La convention collective de travail (CCT) cantonale interdit tant le rabotage des salaires que la substitution de salariés fixes par des intérimaires: «le maximum a été fixé à 10% sur les chantiers», assure Nicola Bagnovini. Une nouvelle CCT à l’échelle nationale fait actuellement l’objet de négociations tendues, l’actuelle parvenant à échéance à la fin de l’année en cours.

La section tessinoise de la SSE reproche aux syndicats de réduire le partenariat social à une «liste de revendications», alors que le secteur est «à l’avant-garde», avec entre autres un salaire mensuel moyen supérieur à 5500 francs sur 13 mensualités et la retraite anticipée généralisée à partir de 60 ans avec plus de 70% du dernier salaire.
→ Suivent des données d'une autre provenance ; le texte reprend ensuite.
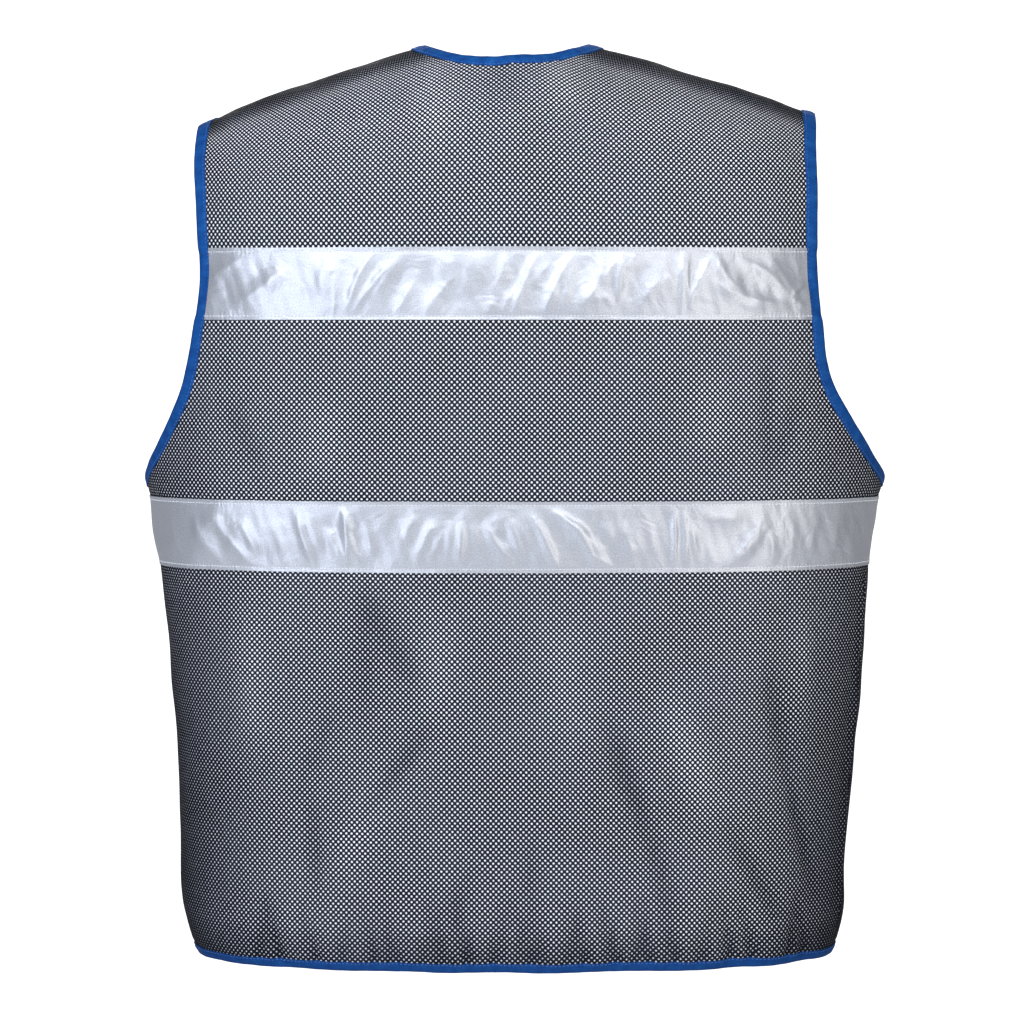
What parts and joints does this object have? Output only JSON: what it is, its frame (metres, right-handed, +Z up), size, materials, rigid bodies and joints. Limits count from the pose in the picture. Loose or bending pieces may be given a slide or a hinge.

Situation extraordinaire reconnue

Le gouvernement tessinois a d’ores et déjà reconnu le caractère extraordinaire de la hausse des prix au sens de l’article 373 du code des obligations (CO), permettant aux entreprises - mais aussi aux mandataires de travaux - de revenir sur des engagements contractuels.

«Jusqu’ici, je n’ai pas eu connaissance de marchés publics ayant été annulés, au contraire, les collectivités ont réaffirmé leurs engagements en matière d’investissement», assure Nicola Bagnovini, tout en reconnaissant que la question se pose différemment pour les acteurs privés, qui ne sont pas concernés au même titre par les répercussions sur l’emploi.

Pour l’heure, aucun chantier au Tessin n’est à l’arrêt pour cause de pénurie de matériaux. «L’acier d’armature que nous utilisons provient essentiellement d’Italie et celui de nos homologues alémaniques d’Allemagne», indique le responsable, mais la situation actuelle touche l’ensemble de la chaîne d’approvisionnement. Le cas échéant, les entreprises devraient recourir à nouveau, comme pendant la pandémie, à des mesures de chômage partiel.